After teaching some years in the Olavarría, my grandmother went back to school. This time she enrolled in the Normal Superior. Some of her new classes were Sociology and Corporatism. They were taught by Spanish republicans, political exiles from Franco who had taken refuge in Mexico. During those years, the student association organized conferences, inviting prominent people to address the students in informal lectures. That’s how she saw and heard first-hand, just a few steps from her chair, the muralists David Alfaro Siqueiros and Diego Rivera avidly criticize the charros (union leaders imposed and controlled by the government).
This time her eyes focused on the ink of a second article in the newspaper. The prosecutor had finished the Q&A section of his press conference saying, “I’ve had enough.” He had had enough of speaking while the entire country heard, holding its breath. He had had enough of not having enough sleep while the parents of 43 missing students had had sleepless nights for over a month. He had had enough of explaining how, probably, 43 normalistas had been burnt by a criminal organization after the mayor of Iguala gave the order to kidnap them.
When she graduated from the Normal Superior she had gone back to teaching. Once she went to the Nacional to visit, but was surprised with what she found. The school now had only two or three groups out of the 10 it had had when she studied there. Eight groups had been closed. The government had reduced the capacity of the school and closed the boarding school for boys all together.
Decades later, she was working in a private school named Héores that had been founded in 1964, when the headmistress and founder called for her. She was a fellow normalista, Eva Sámano Bishop, but was better known for being the first lady: Mrs. Adolfo López Mateos. She asked my grandmother to sit in a meeting she would hold later that day. On that unassuming spring day a group of normalistas rurales from the coastal state of Veracruz were demanding to see the first lady. When they met, the normalistas asked for more resources for their school, for better employment opportunities, and for better salaries.
They hadn’t been the first to make the same demands. In the state of Guerrero, all the way from the Normal of Ayotzinapa, Lucio Cabañas and Genaro Vázquez had started looking for the same rights. They would hold peaceful meetings where they talked in front of normalistas-filled plazas. Cabañas and Vázquez had opted for the guerrilla in 1970 after federal police opened fire against civilians during one of such meetings. Othon Salazar (yet another normalista), on the other hand, had gone to Mexico City after graduating from Ayotzinapa. There he would lead the social fight from the capital of the country.
Railroad workers weren’t the only misrepresented workers. Teachers, too, had union leaders who would “negotiate” salaries on their behalf that couldn’t even buy them a decent meal. Salazar organized the protest against the teachers’ union (SNTE for its Spanish initials) from the poor neighborhood in Fresno where he lived. There, my grandmother and other normalistas would go listen to him speak. Salazar would lecture on the necessary fight for better teachers, better working conditions, and more working benefits.
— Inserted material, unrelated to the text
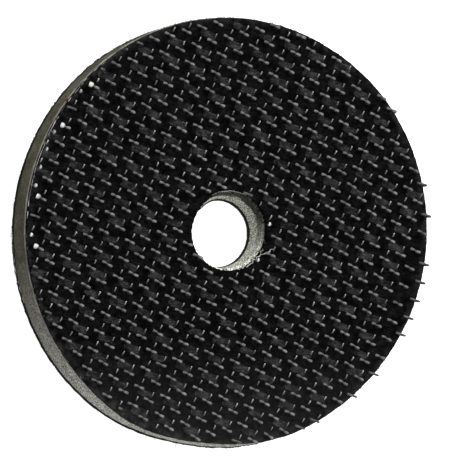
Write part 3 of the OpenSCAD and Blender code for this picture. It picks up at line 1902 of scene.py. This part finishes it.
@dataclass
class Hooks:
    """The nylon hooks, their cut legs, and the hooks that the die cut through."""

    plan: HookPlan
    ground: Layer
    leg_lean: tuple[float, float, float] = (-0.10, 0.40, 0.40)
    stem_lean: float = 0.12 * MM
    twist: float = -0.05
    swell: float = 1.28
    over_rim: tuple[float, float] = (0.16 * MM, 0.34 * MM)
    foot_margin: float = 0.12 * MM
    hang_out: float = 1.2 * MM
    push_out: float = 0.3 * MM
    SQUARE: ClassVar[float] = 0.88
    OUTWARD: ClassVar[float] = 0.5
    REACH: ClassVar[int] = 14
    STATIONS: ClassVar[int] = 40
    CROWN: ClassVar[int] = 16
    RINGS: ClassVar[int] = 15
    SIDES: ClassVar[int] = 6

    @property
    def reach(self) -> float:
        """How far a hook's tip lies from its stem, middle to middle."""
        return self.plan.width - 2.0 * self.plan.filament_r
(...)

She lowered the newspaper. She had read all she could find about Ayotzinapa’s normalistas and gazed unimpressed at the rest of the news that seemed so irrelevant. She thought about the first days of 1941, walking to the tram on her way to the Nacional. During those days her mom would stay in the house while dreaming about being a teacher herself. Her aunts would walk the streets with their black hats, and the boys with shovels and dirty hands would speak vibrantly on the stand. The indigenous girl would learn from her beloved rural teacher, and a new social protest would supersede the previous one. She sat there thinking what being a normalista meant.
Closing her eyes, she put away the newspaper that now seemed like the heaviest thing on the world. Forty three normalistas. Forty three missing and probably murdered. Forty three defenseless in the hands of the corrupt local government. Forty three that would be no more. Forty three that, decade after decade, were still vulnerable and had still so many things to fight for. Forty three that would never go back to their communities to teach how to read, write, and even sew. Forty three that would not fill the absence of the state anymore. Forty three teachers working as crèches which would also operate as social services. Forty three normalistas from Ayotzinapa, once again.
Fifty four persons disappear in Mexico per week. In the first two years of Enrique Peña Nieto’s administration, 9,612 people have gone missing. The 43 normalistas from Ayoztinapa are not an isolated tragedy. They are, however, the most recent chapter of a community that has long fought for their rights against political corruption.
Today, December 17th, 2024, 82 days have passed since the normalistas disappeared. The scant traces of remains that were found in garbage bags were sent to Innsbruck, Austria for testing. We have had a single confirmation from the Austrian labs. One molar and a shred of bone were authenticated as the only remains of Alexander Mora Venenancio. It will probably be impossible to know with certainty that the other 42 students died there as well. Since the disappearance of the students, President Enrique Peña Nieto has traveled to China and Australia, but he has still not gone to the state of Guerrero. The president still mispronounces Ayotzinapa, adding an “n” to the end of the word. My grandmother, on the other hand, keeps raising the newspaper everyday to check on any updates.